As we move into Autumn I thought I would put my mind to some top tips for you if you are thinking of a shepherd’s hut, or another kind of garden building. The recent events have clearly steered many people to think of ongoing work from home options, and there is a rising appeal of your very own space for hobbies, arts and crafts. Also you might be looking to make some income from your new hut…

 

  1. One of the many beauties of a shepherd’s hut is that it is portable, hopefully on proper cast iron wheels so it can be moved from A to B. Some customers have a Summer spot and a Winter spot, perhaps moving it from a riverside setting up onto higher ground before the seasonal floods. A good hut has a steering axle and draw bar on a steering plate, so the wheels can pass under the sides which makes a hut very manoeuvrable. So I would avoid anything that has been built on tiny wheels on fixed axles. That’s chicken shed territory.

 

  1. In the olden days a shepherd’s hut would be pulled out onto downlands and positioned with its back to the wind. That way the shepherd could have his door slightly ajar, even on a wet and windy night, and keep an ear out for the safety of his sheep. This is common sense and I would encourage you to position the door, if at all possible, on the leeward side. That way you can open and close the door without the weather blowing in. You will remember this advice if you set up a glamping hut with double doors facing the prevailing wind – changeover days are fraught enough anyway without battling with bundles of bed linen as the driving rain blows in around your ears. If you want to make the most of the views on the windward side, then think of a double window there, rather than double doors. We offer windows with no central mullion so on high days and holidays you can throw open the windows and have nothing in your sight line, but still batten down the hatches when the bad weather comes in.

 

  1. We all have busy lives, and maintenance often gets neglected. Corrugated iron is a wonderful material, and we get it galvanised, primed and pre painted in a durable factory finish. We then overpaint in our spray shop using a semi-gloss enamel made in Finland. I think colour is so important, and is the key to making your hut (or garden building) blend into the locality. You may want to be more adventurous which is fine too, whatever floats your boat, but it’s always good to consider the wider landscape. Our own colour card has a range of nature inspired colours, or choose colours that you have used before, maybe matching in with your house windows and doors.

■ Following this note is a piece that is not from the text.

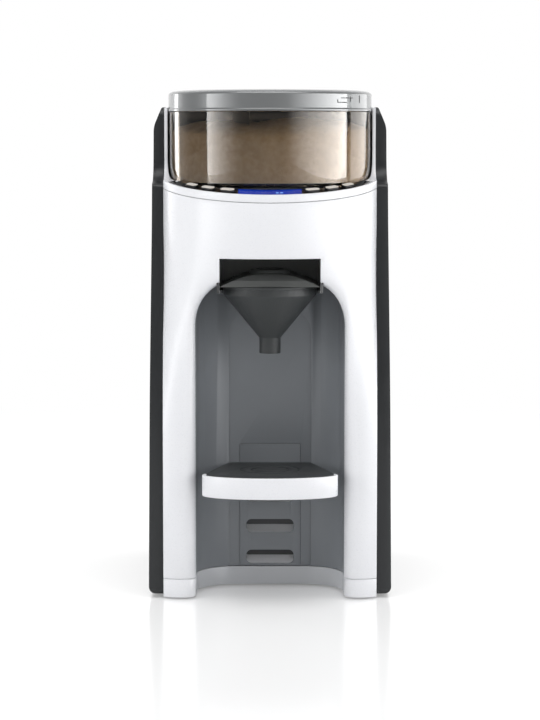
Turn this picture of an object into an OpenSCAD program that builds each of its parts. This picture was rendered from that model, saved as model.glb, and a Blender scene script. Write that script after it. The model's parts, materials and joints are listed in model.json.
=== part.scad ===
// Countertop baby formula maker: powder container on top, heated water tank behind,
// mixing funnel over a bay where a bottle stands on a removable tray.
// +X is the machine's right as seen from the front, -Y is the front, +Z is up.
// The origin lies on the table, in the middle of the machine's bounding box.

/* [Body] */
// Width of the white shell between the side panels
shell_w = 162.4; // [158:0.2:170]
// Thickness of a side panel at the table
panel_t = 11.3; // [8:0.1:14]
// How far a side panel leans in from bottom to top
panel_lean = 3; // [1:0.1:5]
// Height of the side panels' top edge
panel_top_z = 373.4; // [368:0.2:380]
// Wall of the moulded shells
wall = 2.5; // [1.8:0.1:3]
// Height of the rubber feet
foot_h = 1.6; // [1.2:0.2:4]
// Radius of a rubber foot
foot_r = 8; // [5:0.5:10]
// Height of the seam between base and front shell
seam_z = 16; // [12:0.5:24]
// Gap at the seams between shells
seam_gap = 0.4; // [0.2:0.1:0.6]
// Back face of the lower body
back_y = 128; // [124:0.5:130]
// Top of the shelf that carries the water tank
shelf_z = 106; // [96:1:112]
// Back face of the upper body
upper_back_y = 50.6; // [49:0.2:52]
// Top of the rear shell
rear_top_z = 366; // [358:1:372]
// Corner radius of the lower body's rear corners
rear_r = 14; // [6:1:24]

/* [Front shell] */
// Front of the two columns
column_front = 95; // [92:0.5:98]
// How far a column's face falls back at its outer edge
column_fall = 4; // [1:0.5:6]
// Distance from the middle at which a column's face starts to fall back
crest_x = 68; // [64:1:74]
// Radius of the round hood
hood_r = 85; // [84.5:0.1:86]
// Distance of the hood's axis behind the origin's front
hood_y = -40; // [-41:0.5:-39]
// Height at which the flat columns start to swell into the hood
swell_z0 = 120; // [80:5:150]
// Height at which the front is fully round
swell_z1 = 290; // [270:5:295]
// Round edge between the front shell and the bay
bay_fillet = 9; // [5:0.5:10]
// Depth of the front shell's side returns
return_y = -56; // [-60:1:-50]

/* [Bay] */
// Half width of the bay
bay_half_w = 56.5; // [54:0.5:58]
// Top of the bay
bay_top_z = 242.5; // [240:0.5:244]
// Reach of the bay's arch to each side
bay_arch_w = 28; // [20:1:30]
// Height of the bay's arch
bay_arch_h = 34; // [24:1:38]
// Back wall of the bay
bay_back_y = -38; // [-42:0.5:-34]
// Radius of the bay's rear corners, seen from above
bay_plan_r = 32; // [20:1:36]
// Wall of the bay liner
liner_t = 2.5; // [2:0.1:3]
// Half width of the arched recess in the back wall
recess_half_w = 32; // [28:0.5:34]
// Top of the arched recess
recess_top_z = 216; // [200:1:222]
// Corner radius of the arched recess
recess_r = 16; // [8:1:24]
// Depth of the arched recess
recess_depth = 1.2; // [0.6:0.1:1.4]
// Half width of the slot panel
slot_panel_half_w = 23.7; // [21:0.1:26]
// Top of the slot panel
slot_panel_top_z = 112; // [96:1:130]
// Length of a tray slot
slot_w = 37; // [30:0.5:40]
// Height of a tray slot
slot_h = 10.4; // [9:0.2:12]
// Depth of a tray slot
slot_d = 7.5; // [6:0.5:9]
// Height of the lowest slot's middle
slot_z = 23.2; // [22:0.2:26]
// Distance between the slots
slot_pitch = 24.3; // [20:0.1:26]
// Number of tray slots
slot_count = 3; // [3:1:3]

/* [Control ledge] */
// Height of the seam under the collar, at the front
ledge_z = 301.9; // [298:0.1:304]
// Slope of the ledge
ledge_tilt = 9; // [6:0.5:11]
// Height of the collar above its seam
collar_h = 6; // [5.5:0.1:7]
// Width of the white rim round the control strip
rim_w = 2; // [1.5:0.1:3]
// Further slope of the control strip towards the container
strip_cone = 11; // [6:0.5:12]
// Half width of the lit display
lcd_half_w = 23.5; // [18:0.5:26]
// Angles of the buttons on each side, from the front
button_angles = [24, 36.5, 49];
// Radius on which the buttons lie
button_ring_r = 77.6; // [77:0.1:78]
// Length of a button
button_w = 12; // [8:0.5:13]
// Depth of a button
button_d = 5.4; // [4:0.2:6]
// How far a button stands proud of the strip
button_proud = 0.6; // [0.3:0.1:1]
// Travel of a button
button_travel = 0.8; // [0.5:0.1:0.9]

/* [Powder container] */
// Outer radius of the powder container
container_r = 78.4; // [76:0.1:78.6]
// Wall of the powder container
container_wall = 2.4; // [1.8:0.1:3]
// Position of the container's axis
container_y = -32; // [-33:0.5:-31]
// Underside of the powder container
container_z = 313; // [312:0.2:316]
// Thickness of the container's floor
container_floor = 3; // [2:0.2:4]
// Underside of the lid's band
lid_z = 370; // [366:0.5:374]
// Height of the lid's band
lid_band_h = 13.4; // [10:0.2:16]
// Thickness of the lid's top
lid_t = 3; // [2:0.2:4]
// How far the lid stands out past the container
lid_proud = 0.6; // [0.3:0.1:0.7]
// Front edge of the ears beside the container
ear_front_y = -43; // [-46:0.5:-40]
// Radius with which the ears sweep into the ledge
sweep_r = 17; // [12:1:20]
// Clearance between the container or lid and the body round it
well_gap = 0.5; // [0.4:0.1:0.8]
// Height of the powder at the wall
powder_z = 351.5; // [340:0.5:356]
// Height of the powder's mound above that
mound_h = 12; // [4:0.5:14]
// Radius at which the powder drops into the funnel
drop_r = 46; // [44:0.5:48]
// Number of pockets in the mixing wheel
pocket_count = 8; // [5:1:10]
// Radius of a pocket
pocket_r = 9; // [6:0.5:10]

/* [Drive] */
// Top of the deck under the container
deck_z = 297; // [295:0.5:298]
// Thickness of the deck
deck_t = 3; // [2:0.5:4]
// Gear module
gear_m = 1; // [1:0.1:1]
// Teeth of the drive gear
gear_teeth = 48; // [40:4:52]
// Teeth of the motor pinion
pinion_teeth = 16; // [14:1:18]
// Face width of the gears
gear_h = 8; // [5:0.5:9]
// Radius of the drive shaft
shaft_r = 4; // [3:0.5:5]
// Corner radius of the hexagonal drive coupling
coupling_r = 7; // [6:0.5:8]
// Running clearance of shafts, on the radius
running_gap = 0.05; // [0.02:0.01:0.1]
// Gap between pieces that move past each other
gap = 0.3; // [0.2:0.05:0.4]

/* [Funnel] */
// Position of the funnel's axis
funnel_y = -78; // [-79:0.5:-77]
// Radius of the funnel's mouth
funnel_r = 35.3; // [32:0.1:35.5]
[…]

The corrugated cladding could just be left to fade to a nice patina, there being several protective layers to weather through over several decades.  Repainting every 8 to 10 years is easy too.  The other option is to clad in painted timber, we particularly love black weatherboarding, which will require more maintenance.  Or you can choose naturally durable timbers like oak or Douglas fir, which you simply leave to weather to silver.  Not to everyone’s taste, but it can look good if it is fixed professionally and weathers evenly.

 

  1. Window position is sometimes neglected, but what an opportunity you have here. I completely understand that the advice on doors above is ‘in an ideal world.’ You may simply need to, or would just rather, have the door or double doors facing the view, which is often also into the prevailing wind. When planning your hut or garden room it’s a good idea to sketch or print off a plan and pin it to some card. Stand in your garden or field and orientate the plan to the boundaries.  Imagine being in the hut; if there is a bed which way would it be best to lie?  Maybe you will be able watch the sun rise from the bed, so you may want a window positioned to achieve that. Often customers are surprised at what a difference the 2’ off the ground makes. Perhaps you could stand (safely) on something two feet high. You may be able to see over a wall or fence and see beyond to a view you didn’t know you had. In which case this may inform the way you layout your hut. If it’s a home office the view from your desk is important, and may make all the difference to inspire you as you embark on that first novel.

 

  1. If you are creating a holiday glamping space, or a guest room for family and friends, I would think carefully about that first impression. After a long drive how would they feel to approach the hut, mount the steps and open the door? A wall bed is seen as a bit gimmicky, if a bit ‘motor homey’, but we do have several ways of doing those. In a ‘just arrived, tired and befuddled’ state it would be much nicer to open the door and see everything before you that you dreamt of for a few nights away: comfy bed, all made up and cosy, a small tidy kitchen, fresh bread on the side, with wine glasses at the ready. A neat fridge behind a cupboard door, with a chilled bottle of white, butter, cheese and milk.  Slide open the barn door to the shower room and the heated towel rail is on for a cosy feel, fluffy white towels neatly folded, some indulgent pungent potions on the shelf. Get the first impressions right and you are onto a winner – everyone is happy.

 

  1. And finally… here’s a stream of thoughts of what to look for, in no particular order. Slotted screws on the hinges, slots all lined up nice and neat (cross head posidrive screws on show are laziness personified) Hinges in the right place. You will know what’s right when you see it done wrong, and it’s all too often done wrong. There’s some, secret, magic formulas to this. T hinges look wrong on a framed ledge and brace door. Use butt hinges on thicker doors, T hinges on a thinner ledge and brace. If its corrugated clad, look for neatly folded corners where the cladding wraps around, just like the old originals. You see some travesties where the corners are covered by wooden strips which look really bad, if you know your onions.

 

Avoid the travesties and the carbuncles, life is too short to allow them into your lives.  You get what you pay for, so aim high and look for the all-important enthusiasm and skill from the craftspeople you commission.  You will be supporting them in the tradition of the Arts and Crafts movement.  Hutmaking is an art like any other, and as John Ruskin said, ‘…art is that in which the hand, the head and the heart … go together.’